LUENSE: Mature in faith - Living, explicit and fruitful
February 11, 2020
There are many aspects of our dominant culture that privilege the new and the young.
In real estate, adjectives like contemporary and modern are good, and adjectives like dated are bad. Among the figures in society with the highest profiles are professional athletes, people whose careers, depending on the sport, often begin in the teens and are typically over by the mid-30s, if not sooner.
Consumer products are constantly being changed so that they can always be marketed as new and improved. In the entertainment industry, the focus is generally on highlighting what is new and emerging.
In the face of the seeming triumph of youthfulness and newness, the culture does, however, retain recognition that some things improve over time. Fine wines and some distilled spirits come to mind in a particular way as products in which advanced age are seen as potentially advantageous. These things, and a few others, are understood as needing time in which to mature.
In reflecting on our spiritual lives, it seems to me that we do much better in thinking in terms of wine than in terms of athletics or real estate. While there is nothing wrong with a faith that is fresh and new, for such faith is often full of excitement and energy, we also recognize that youthful faith often has an immaturity that needs time, experience and thoughtful reflection in which to mature.
And while chronological age is not of itself a sure marker of maturity of faith, we do recognize that it is hoped that, for most of us, our adult faith is in a different, deeper and more developed place than it was in our youth. In reflecting on what marks a mature adult faith, the U.S. bishops, in their 1999 Pastoral Plan for Adult Faith Formation entitled “Our Hearts Were Burning Within Us,” identify and discuss three qualities. They write that a mature adult faith that responds generously to God’s call is living, explicit and fruitful.
In discussing what it means for a faith to be living, the bishops reflect on the nature of faith as both a gratuitous gift from God and the free human response to that gift to decide to follow God’s call and commit to living the Gospel.
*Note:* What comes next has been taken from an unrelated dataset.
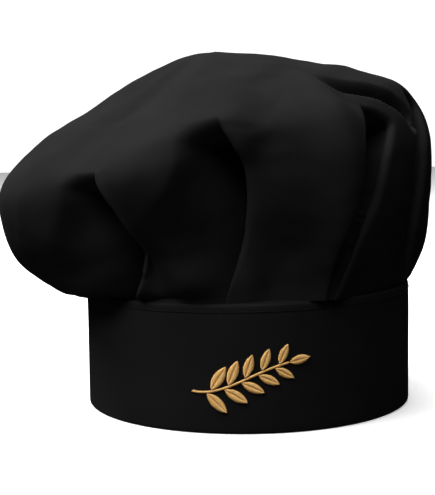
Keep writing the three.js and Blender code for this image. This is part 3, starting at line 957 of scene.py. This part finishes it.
def frame_route(start, end):
    """Azimuths and heights round a tape, with each corner taken in two steps."""
    cut = FRAME_CORNER
    low, high = FRAME_LOW, FRAME_HIGH
    route = [(start, low), (end, low), (end, high), (start, high), (start, low + cut)]
    reach = np.degrees(cut / BAND_RADIUS)
    rounded = [route[0]]
    for before, corner, after in zip(route, route[1:], route[2:]):
        for other in (before, after):
            shift_azimuth = np.clip(other[0] - corner[0], -reach, reach)
            shift_height = np.clip(other[1] - corner[1], -cut, cut)
            rounded.append((corner[0] + shift_azimuth, corner[1] + shift_height))
    return rounded + [route[-1]]


sewing_thread = black_thread("sewing_thread", 0.016, 0.0009)
round_band = np.arange(LAP_START - 360 + 0.8, BAND_END - 0.6, 1.0)
top_route = np.stack([round_band, top_edge(round_band) - STITCH_ROW], -1)
tab_route = [(azimuth, TAB_MARGIN + TAB_ROW) for azimuth in (164, 172, 181, 188, 192)]
tab_route += [(194.6, 0.0085), (196.0, 0.0135), (196.6, 0.020), (196.6, BAND_HEIGHT / 2)]
tab_route += [(azimuth, BAND_HEIGHT - height) for azimuth, height in tab_route[-2::-1]]
for row, sewn_node, route, face, out, body in (
    ("band_top_stitches", "band_top_stitch", top_route, BAND_RADIUS - 0.0002, 1, "hat"),
    ("hook_tape_stitches", "hook_stitch", frame_route(169.5, 193.5), 0.1005, 1, "closure_tab"),
    ("loop_tape_stitches", "loop_stitch", frame_route(-192.5, -147.5), OPENING_RADIUS, -1, "hat"),
    ("band_end_stitches", "band_end_stitch", [(-195, 0.004), (-195, 0.062)], OPENING_RADIUS, -1, "hat"),
    ("tab_edge_stitches", "tab_edge_stitch", tab_route, 0.1004, 1, "closure_tab"),
):
    climbs = row == "band_top_stitches"
    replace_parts(stitches(row, route, lambda azimuth: face + climb(azimuth) * climbs, out, body), sewn_node)


# Labels. Two blank tapes of white woven satin, cut to length, that hang inside the band near the back. Each is
# sewn to the lining by its upper edge.

LABEL_RADIUS = 0.0912


def satin():
    """White woven satin with fine lengthwise floats."""
    material, tree = new_material("label_satin")
    inputs = {"Vector": cloth_place(tree), "Scale": (4200, 500, 1)}
    floats = noise(tree, node(tree, "ShaderNodeMapping", inputs).outputs[0], 1.0, 2.0)
    finish(tree, {
        "Base Color": between(tree, floats, (0.68, 0.67, 0.64, 1), (0.88, 0.87, 0.84, 1)),
        "Normal": raised(tree, floats, 0.3, 0.00005),
        "Roughness": 0.38,
        "Anisotropic": 0.5,
    })
    return material


def label(name, node_name, start, end, low, high):
    """A label that hangs from its upper edge and curls a little away from the lining."""
    azimuth = np.linspace(start, end, 24)[:, None]
    rise = np.linspace(0, 1, 26)
    hang = 1 - rise
    curl = 0.0007 * hang**2 * np.sin(math.pi * (azimuth - start) / (end - start)) + 0.0004 * hang**3
    radius = LABEL_RADIUS + climb(azimuth) - curl
    height = low + rise * (high - low)
    cloth = np.stack(np.broadcast_arrays(np.radians(azimuth) * LABEL_RADIUS, height), -1)
    piece = grid_mesh(name, round_head(azimuth, radius, height), cloth, wrap=False)
    piece.data.materials.append(label_satin)
    thicken(piece, 0.0003, 0)
    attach(piece, "hat")
    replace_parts(piece, node_name)
    tacks = [(start + 0.8, high - 0.0015), (end - 0.6, high - 0.0015)]
    stitches(f"{name}_stitches", tacks, lambda at: LABEL_RADIUS - 0.0001 + climb(at), -1, "hat")


label_satin = satin()
label("care_label_blank", "care_label", 120, 136, 0.028, 0.064)
label("size_label_blank", "size_label", 139, 147, 0.050, 0.064)


# Embroidery. A leafy sprig in golden rayon on the front of the band: each leaf is two rows of slanting satin
# stitch that meet along its vein, over a padded middle, and the stem is one narrow row.

SPRIG_HEIGHT = 0.032
SPRIG_FACE = BAND_RADIUS + 0.0002
STEM = [(-0.030, -0.009), (-0.014, -0.012), (0.002, 0.002), (0.021, 0.006)]
LEAF_PAIRS = 5
LEAF_LENGTH = 0.0145
LEAF_WIDTH = 0.0062
LEAF_SPREAD = math.radians(48)
LEAF_CLEAR = 0.0013
SATIN_PITCH = 0.00034
SATIN_RADIUS = 0.00023
SATIN_FLAT = 0.75


def on_front(x, y, out):
    """Points of the flat pattern, laid round the front of the band."""
    return round_head(np.degrees(x / BAND_RADIUS), SPRIG_FACE + out, SPRIG_HEIGHT + y)


def golden_rayon():
    """Golden orange rayon: each strand has a soft shine across it."""
    material, tree = new_material("golden_rayon")
    plies = ply_bands(tree, 0.0007)
    lots = noise(tree, node(tree, "ShaderNodeTexCoord").outputs["Object"], 900.0, 2.0)
    # Uneven dye, and lighter on the plies: painted shade between them.
    dye_and_ply_shade = math_node(tree, "MULTIPLY_ADD", lots, 0.8, math_node(tree, "MULTIPLY", plies, 0.25))
    finish(tree, {
        "Base Color": between(tree, dye_and_ply_shade, (0.96, 0.45, 0.1, 1), (1.0, 0.68, 0.25, 1)),
        "Normal": raised(tree, plies, 0.4, 0.00005),
        "Roughness": 0.35,
        "Specular IOR Level": 0.6,
    })
    return material


def bezier(points, share):
    """Points at shares of the way along a curve with two handles."""
    a, b, c, d = (np.array(point) for point in points)
    t = np.asarray(share, float)[..., None]
    return a * (1 - t) ** 3 + 3 * b * t * (1 - t) ** 2 + 3 * c * t**2 * (1 - t) + d * t**3


def satin_row(starts, ends, height):
    """Strands from starts to ends on the flat pattern, bowed up to a height."""
    bow = np.linspace(0, 1, 8)[:, None]
    flat = starts[:, None] + (ends - starts)[:, None] * bow
    lift = height * np.sin(math.pi * bow[:, 0]) ** 0.7 + 0.0001
    out = round_head(np.degrees(flat[..., 0] / BAND_RADIUS), 1, 0)
    return on_front(flat[..., 0], flat[..., 1], lift), out


def leaf(name, base, direction, length, width):
    """One leaf, from its base on the stem, with its vein along direction."""
    chance = np.random.default_rng(len(name) * 7 + int(1e6 * abs(base[0])) % 97)
    outline = [(0, 0), (0.25 * length, 0.62 * width), (0.7 * length, 0.62 * width), (length, 0)]
    edge = bezier(outline, np.linspace(0, 1, 200))
    vein = (math.cos(direction), math.sin(direction))
    turn = np.array([vein, (-vein[1], vein[0])])
    veins = np.arange(0.0002, length - 0.0002, SATIN_PITCH)
    paths = []
    outs = []
    for side in (1, -1):
        tips = np.minimum(veins + 0.28 * width * np.sin(math.pi * veins / length), length * 0.995)
        reach = np.interp(tips, edge[:, 0], edge[:, 1]) + chance.normal(0, 0.00006, veins.shape)
        starts = np.stack([veins, np.full(veins.shape, -side * 0.00005)], -1)
        ends = np.stack([tips, side * np.maximum(reach, 0.0002)], -1)
        path, out = satin_row(base + starts @ turn, base + ends @ turn, 0.0005)
        paths.append(path)
        outs.append(out)
    satin_piece(name, np.concatenate(paths), np.concatenate(outs))


def satin_piece(name, paths, outs):
    piece = strands(f"{name}_satin", paths, outs, SATIN_RADIUS, rayon, flat=SATIN_FLAT)
    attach(piece, "hat")
    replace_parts(piece, name)


def sprig():
    """The stem, its pairs of leaves, which get smaller along it, and the leaf at its tip."""
    fine = np.linspace(0, 1, 800)
    route = bezier(STEM, fine)
    steps = np.concatenate([[0], np.cumsum(np.linalg.norm(np.diff(route, axis=0), axis=1))])
    spots = np.interp(np.arange(0, steps[-1], SATIN_PITCH), steps, fine)
    middle = bezier(STEM, spots)
    further = np.minimum(spots + 0.001, 1)
    ahead = bezier(STEM, further) - bezier(STEM, further - 0.002)
    ahead /= np.linalg.norm(ahead, axis=-1, keepdims=True)
    aside = np.stack([-ahead[:, 1], ahead[:, 0]], -1)
    slant = aside * 0.0005 + ahead * 0.0004
    satin_piece("sprig_stem", *satin_row(middle - slant, middle + slant, 0.0003))
    for pair in range(LEAF_PAIRS):
        for side, word in ((1, "upper"), (-1, "lower")):
            along = 0.13 + pair * 0.18 + (0.05 if side > 0 else 0)
            at = np.interp(along * steps[-1], steps, fine)
            base = bezier(STEM, at)
            heading = bezier(STEM, at + 0.001) - bezier(STEM, at - 0.001)
            direction = math.atan2(heading[1], heading[0]) + side * LEAF_SPREAD
            size = 1 - 0.06 * pair
            base = base + LEAF_CLEAR * np.array([math.cos(direction), math.sin(direction)])
            leaf(f"sprig_leaf_{word}_{pair + 1}", base, direction, LEAF_LENGTH * size, LEAF_WIDTH * size)
    heading = bezier(STEM, 1) - bezier(STEM, 0.99)
    direction = math.atan2(heading[1], heading[0])
    base = bezier(STEM, 1) + 0.0008 * np.array([math.cos(direction), math.sin(direction)])
    leaf("sprig_leaf_tip", base, direction, LEAF_LENGTH * 0.78, LEAF_WIDTH * 0.8)


rayon = golden_rayon()
sprig()


# Floor and light. A white table under a white room, lit by broad soft lamps from the upper left, from above
# and from behind.

LAMP_DISTANCE = 1.6
LAMP_SIZE = 1.0


def lamp(name, azimuth, elevation, watts):
    """A round, soft lamp that faces the middle of the hat."""
    light = bpy.data.lights.new(name, "AREA")
    light.shape = "DISK"
    light.size = LAMP_SIZE
    light.energy = watts
    placed = bpy.data.objects.new(name, light)
    bpy.context.scene.collection.objects.link(placed)
    aim = Vector((0, 0, 0.11))
    turn = math.radians(azimuth)
    rise = math.radians(elevation)
    away = Vector((math.cos(rise) * math.sin(turn), -math.cos(rise) * math.cos(turn), math.sin(rise)))
    placed.location = aim + away * LAMP_DISTANCE
    placed.rotation_euler = away.to_track_quat("Z", "Y").to_euler()


lamp("left_back_lamp", -120, 50, 36)
lamp("left_front_lamp", -60, 50, 21)
lamp("overhead_lamp", 0, 85, 16)
lamp("back_lamp", 180, 50, 12)
lamp("front_lamp", 0, 50, 8.5)
lamp("low_right_lamp", 135, 15, 0.9)
lamp("low_left_lamp", -135, 15, 1.2)


def seen_or_not(tree, unseen, seen, output):
    """One shader for what the eye sees directly, and another for all other light."""
    ray = node(tree, "ShaderNodeLightPath").outputs["Is Camera Ray"]
    chosen = node(tree, "ShaderNodeMixShader", {0: ray, 1: unseen.outputs[0], 2: seen.outputs[0]})
    tree.links.new(chosen.outputs[0], tree.nodes[output].inputs[0])


floor = bpy.data.objects.new("floor", bpy.data.meshes.new("floor"))
floor.data.from_pydata([(-3, -3, 0), (3, -3, 0), (3, 3, 0), (-3, 3, 0)], [], [(0, 1, 2, 3)])
bpy.context.scene.collection.objects.link(floor)
white_table, table_tree = new_material("white_table")
plain = node(table_tree, "ShaderNodeBsdfDiffuse", {"Color": (0.9, 0.9, 0.9, 1)})
glow = node(table_tree, "ShaderNodeEmission", {"Strength": 0.35})
bright = node(table_tree, "ShaderNodeAddShader", {0: plain.outputs[0], 1: glow.outputs[0]})
bounced = node(table_tree, "ShaderNodeBsdfDiffuse", {"Color": (0.07, 0.07, 0.07, 1)})
seen_or_not(table_tree, bounced, bright, "Material Output")
floor.data.materials.append(white_table)

room = bpy.data.worlds.new("white_room")
bpy.context.scene.world = room
room.use_nodes = True
room_tree = room.node_tree
around = node(room_tree, "ShaderNodeBackground", {"Color": (1, 1, 1, 1), "Strength": 0.0})
backdrop = node(room_tree, "ShaderNodeBackground", {"Color": (1, 1, 1, 1), "Strength": 1.2})
seen_or_not(room_tree, around, backdrop, "World Output")
bpy.context.scene.view_settings.view_transform = "Standard"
Such a faith, they write, share many of the qualities of living things, including, “it grows and develops over time; it learns from experience; it adapts to changing conditions while maintaining its essential identity; it goes through seasons” (no. 50).
Moreover, this living faith, like all living things, also needs nourishment.
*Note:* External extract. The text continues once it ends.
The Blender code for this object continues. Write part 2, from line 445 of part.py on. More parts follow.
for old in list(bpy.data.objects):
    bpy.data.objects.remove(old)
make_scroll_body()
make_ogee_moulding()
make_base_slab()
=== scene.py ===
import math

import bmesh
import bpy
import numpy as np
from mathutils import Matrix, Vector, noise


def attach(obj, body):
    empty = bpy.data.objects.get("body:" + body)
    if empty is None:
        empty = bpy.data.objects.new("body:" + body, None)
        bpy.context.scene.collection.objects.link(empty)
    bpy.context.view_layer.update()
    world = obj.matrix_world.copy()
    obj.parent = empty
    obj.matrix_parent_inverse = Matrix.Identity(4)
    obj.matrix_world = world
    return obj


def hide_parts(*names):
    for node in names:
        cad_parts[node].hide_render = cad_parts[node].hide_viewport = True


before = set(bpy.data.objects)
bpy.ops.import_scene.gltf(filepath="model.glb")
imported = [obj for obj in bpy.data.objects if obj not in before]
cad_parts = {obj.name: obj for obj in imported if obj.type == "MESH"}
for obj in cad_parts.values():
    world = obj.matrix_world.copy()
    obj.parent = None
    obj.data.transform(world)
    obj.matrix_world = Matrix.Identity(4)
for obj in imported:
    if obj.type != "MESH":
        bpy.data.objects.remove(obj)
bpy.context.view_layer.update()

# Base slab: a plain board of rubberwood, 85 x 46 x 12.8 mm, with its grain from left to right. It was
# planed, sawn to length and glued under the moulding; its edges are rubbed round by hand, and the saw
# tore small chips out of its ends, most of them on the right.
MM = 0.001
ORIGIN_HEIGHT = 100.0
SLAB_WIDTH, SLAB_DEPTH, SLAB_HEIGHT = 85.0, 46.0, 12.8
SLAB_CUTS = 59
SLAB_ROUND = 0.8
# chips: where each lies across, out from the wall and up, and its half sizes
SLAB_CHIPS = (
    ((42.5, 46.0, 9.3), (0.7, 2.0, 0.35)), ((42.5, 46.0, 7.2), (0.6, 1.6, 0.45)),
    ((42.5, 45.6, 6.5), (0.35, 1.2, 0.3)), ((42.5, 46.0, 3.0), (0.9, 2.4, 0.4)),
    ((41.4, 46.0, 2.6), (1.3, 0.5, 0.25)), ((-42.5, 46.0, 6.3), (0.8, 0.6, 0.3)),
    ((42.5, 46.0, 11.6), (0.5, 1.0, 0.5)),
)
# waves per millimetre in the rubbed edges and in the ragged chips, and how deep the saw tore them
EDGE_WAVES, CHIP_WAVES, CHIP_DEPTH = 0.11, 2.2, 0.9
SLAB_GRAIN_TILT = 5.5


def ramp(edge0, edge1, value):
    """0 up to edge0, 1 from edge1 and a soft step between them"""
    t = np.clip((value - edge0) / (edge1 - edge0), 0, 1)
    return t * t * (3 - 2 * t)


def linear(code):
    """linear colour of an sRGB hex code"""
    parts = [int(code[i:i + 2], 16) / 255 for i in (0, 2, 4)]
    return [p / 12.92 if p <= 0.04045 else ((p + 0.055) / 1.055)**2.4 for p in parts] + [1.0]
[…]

That nourishment comes from maintaining a union with the person of Jesus Christ by means of frequent reading of the Bible, involvement in the life and mission of the Church and her Liturgy, personal prayer, and works of justice on behalf of the poor (no. 51).
A living faith is also a searching, seeking, hungering faith that works for an ever-deeper understanding and appropriation of the Gospel (no. 52). Additionally, a living faith also is a faith that is aware of the stresses and strains that it faces and so “is keenly conscious and aware of the power and hold of sin in human life” (no. 53) and constantly enters into the pattern of repentance and renewal made possible by the grace of God in the Paschal mystery of Christ’s own dying and rising. Finally, a living faith also recognizes our current life as a pilgrimage and leads one to long for the fulfillment of God’s reign promised in eternal life (no. 54).
There are a number of aspects of a mature faith that must find explicit expression. Mature faith is explicitly rooted in a personal relationship with Jesus Christ (no. 55).
It explicitly confesses a belief in the Trinity and recognizes the Christian life as a communion with each of the divine persons (no. 56). It also is explicitly connected to the life, teaching and mission of the Church (no. 57). A mature disciple is able “to witness to the Christian faith whenever possible, to explain it whenever necessary, and to be confidently guided by it always” (no. 58).
Finally, a mature faith is never idle or unproductive but always bears fruit through the action and power of the Holy Spirit working through the faithful disciple (no. 60).
In particular, a mature faith bears the fruit of justice and compassion as the disciple works for both personal conversion and systemic change and social transformation to help realize God’s reign on earth as it is in heaven (no. 61). The fruit of evangelization comes as the mature disciple “bears witness in the world to the gift of faith and to the treasure we have found in Jesus and among the community of his disciples” (no. 62).
So our call as Christians is not to allow the passage of years to merely age us, but to seek to mature in our spiritual lives and faith and, like fine wine, to become balanced and well-seasoned disciples whose faith is living, active and fruitful. †
Brian Luense is an associate director is the Office of Evangelization and Catechesis.